EXERCISE DETAILS → Quote the whole listing verbatim.

INFORMATION SHOWN →
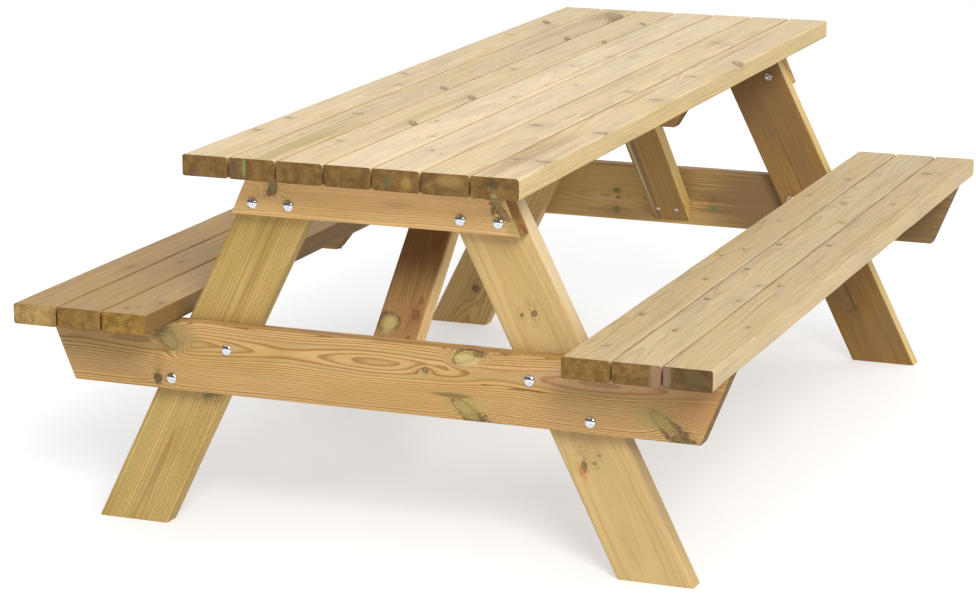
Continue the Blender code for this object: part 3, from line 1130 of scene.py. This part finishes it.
BEARER_GRAINS = {
    "front": Grain(
        43, pith_across=-26, pith_depth=8, ring_width=3.3, wander=4, wave=(3.0, 410.0, 235.0),
        wobble=2.1, contrast=1.12, treated=0.4, tint=(0.755, 0.605, 0.385), knot_strength=0.95,
        knots=(
            Knot(196, 110, 7, 0.0, (4, 8, 26)), Knot(226, 40, 13, 0.75, (14, 14, 20)),
            Knot(788, 14, 10, 0.9, (-30, 18, 16)), Knot(788, 101, 10, 0.6, (-34, -26, 16)),
            Knot(1152, 88, 10, 0.7, (-36, -30, 16)), Knot(722, 44, 5, 0.3, (3, 3, 20)),
        ),
        patches=(
            Patch(232, 30, (56, 34, 20), (0.27, 0.20, 0.065), 0.7),
            Patch(198, 80, (12, 44, 20), UMBER, 0.15), Patch(196, 108, (10, 18, 14), UMBER, 0.6),
            # The two patches at the bearer's ends darken and redden it where the benches shade it:
            # painted shade, with a redder tone.
            Patch(60, 30, (90, 30, 14), (0.34, 0.17, 0.07), 0.4),
            Patch(1240, 50, (110, 60, 14), (0.36, 0.17, 0.07), 0.45),
            Patch(800, 100, (50, 22, 20), OLIVE, 0.6),
            Patch(772, 84, (44, 5, 20), (0.16, 0.11, 0.035), 0.8),
            Patch(800, 18, (30, 14, 20), PALE_GREEN, 0.6), Patch(1140, 84, (44, 30, 20), GREEN, 0.6),
            Patch(1050, 30, (180, 26, 20), PINK, 0.28), Patch(470, 14, (160, 4, 12), BROWN, 0.35),
            Patch(560, 118, (200, 6, 12), BROWN, 0.3), Patch(100, 96, (90, 20, 12), BROWN, 0.25),
        ),
        checks=(Check(912, 62, 78, 1.0), Check(835, 59, 18, 0.7)),
    ),
    "back": Grain(
        44, pith_across=10, pith_depth=12, ring_width=3.5, wander=6, wave=(5.0, 460.0, 120.0),
        contrast=0.5, tint=(0.74, 0.60, 0.36),
        knots=(
            Knot(493, 61, 4, 0.2), Knot(497, 78, 4, 0.2), Knot(495, 104, 5, 0.2), Knot(725, 64, 4, 0.3),
            Knot(727, 86, 5, 0.3), Knot(1250, 88, 6, 0.3),
        ),
        patches=(
            Patch(470, 82, (90, 4, 12), PINK, 0.5),
            # The two large dark patches on the bearer's right part are painted shadow from the bench
            # above.
            Patch(840, 64, (190, 130, 40), (0.16, 0.09, 0.035), 0.88),
            Patch(1150, 64, (260, 130, 40), (0.14, 0.085, 0.032), 0.85),
            Patch(560, 110, (150, 22, 20), (0.26, 0.15, 0.06), 0.5),
            Patch(495, 60, (14, 8, 12), MOSS, 0.7), Patch(495, 104, (12, 12, 12), MOSS, 0.7),
            Patch(725, 86, (14, 10, 12), MOSS, 0.7),
        ),
    ),
}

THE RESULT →
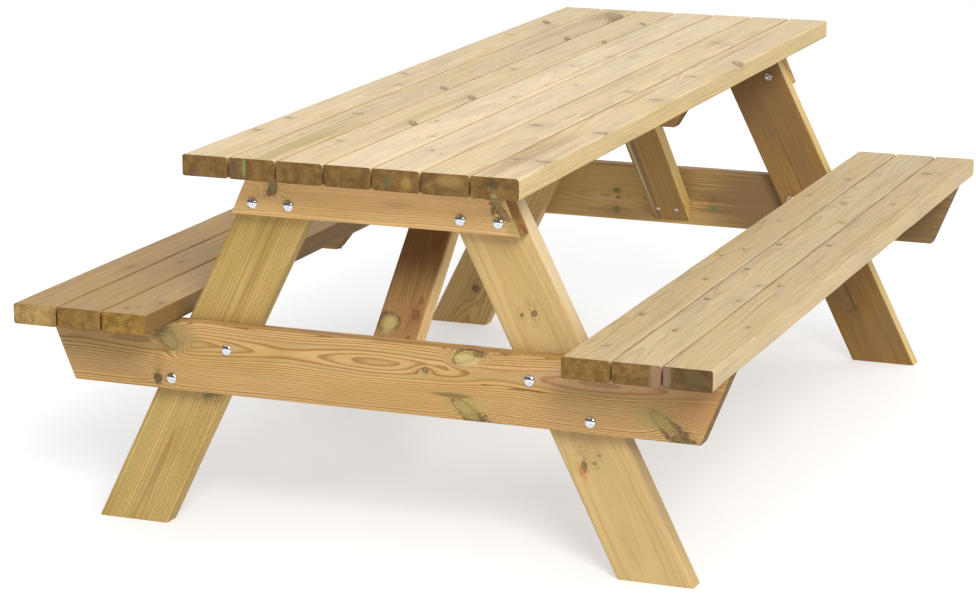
Continue the Blender code for this object: part 3, from line 1130 of scene.py. This part finishes it.
BEARER_GRAINS = {
    "front": Grain(
        43, pith_across=-26, pith_depth=8, ring_width=3.3, wander=4, wave=(3.0, 410.0, 235.0),
        wobble=2.1, contrast=1.12, treated=0.4, tint=(0.755, 0.605, 0.385), knot_strength=0.95,
        knots=(
            Knot(196, 110, 7, 0.0, (4, 8, 26)), Knot(226, 40, 13, 0.75, (14, 14, 20)),
            Knot(788, 14, 10, 0.9, (-30, 18, 16)), Knot(788, 101, 10, 0.6, (-34, -26, 16)),
            Knot(1152, 88, 10, 0.7, (-36, -30, 16)), Knot(722, 44, 5, 0.3, (3, 3, 20)),
        ),
        patches=(
            Patch(232, 30, (56, 34, 20), (0.27, 0.20, 0.065), 0.7),
            Patch(198, 80, (12, 44, 20), UMBER, 0.15), Patch(196, 108, (10, 18, 14), UMBER, 0.6),
            # The two patches at the bearer's ends darken and redden it where the benches shade it:
            # painted shade, with a redder tone.
            Patch(60, 30, (90, 30, 14), (0.34, 0.17, 0.07), 0.4),
            Patch(1240, 50, (110, 60, 14), (0.36, 0.17, 0.07), 0.45),
            Patch(800, 100, (50, 22, 20), OLIVE, 0.6),
            Patch(772, 84, (44, 5, 20), (0.16, 0.11, 0.035), 0.8),
            Patch(800, 18, (30, 14, 20), PALE_GREEN, 0.6), Patch(1140, 84, (44, 30, 20), GREEN, 0.6),
            Patch(1050, 30, (180, 26, 20), PINK, 0.28), Patch(470, 14, (160, 4, 12), BROWN, 0.35),
            Patch(560, 118, (200, 6, 12), BROWN, 0.3), Patch(100, 96, (90, 20, 12), BROWN, 0.25),
        ),
        checks=(Check(912, 62, 78, 1.0), Check(835, 59, 18, 0.7)),
    ),
    "back": Grain(
        44, pith_across=10, pith_depth=12, ring_width=3.5, wander=6, wave=(5.0, 460.0, 120.0),
        contrast=0.5, tint=(0.74, 0.60, 0.36),
        knots=(
            Knot(493, 61, 4, 0.2), Knot(497, 78, 4, 0.2), Knot(495, 104, 5, 0.2), Knot(725, 64, 4, 0.3),
            Knot(727, 86, 5, 0.3), Knot(1250, 88, 6, 0.3),
        ),
        patches=(
            Patch(470, 82, (90, 4, 12), PINK, 0.5),
            # The two large dark patches on the bearer's right part are painted shadow from the bench
            # above.
            Patch(840, 64, (190, 130, 40), (0.16, 0.09, 0.035), 0.88),
            Patch(1150, 64, (260, 130, 40), (0.14, 0.085, 0.032), 0.85),
            Patch(560, 110, (150, 22, 20), (0.26, 0.15, 0.06), 0.5),
            Patch(495, 60, (14, 8, 12), MOSS, 0.7), Patch(495, 104, (12, 12, 12), MOSS, 0.7),
            Patch(725, 86, (14, 10, 12), MOSS, 0.7),
        ),
    ),
}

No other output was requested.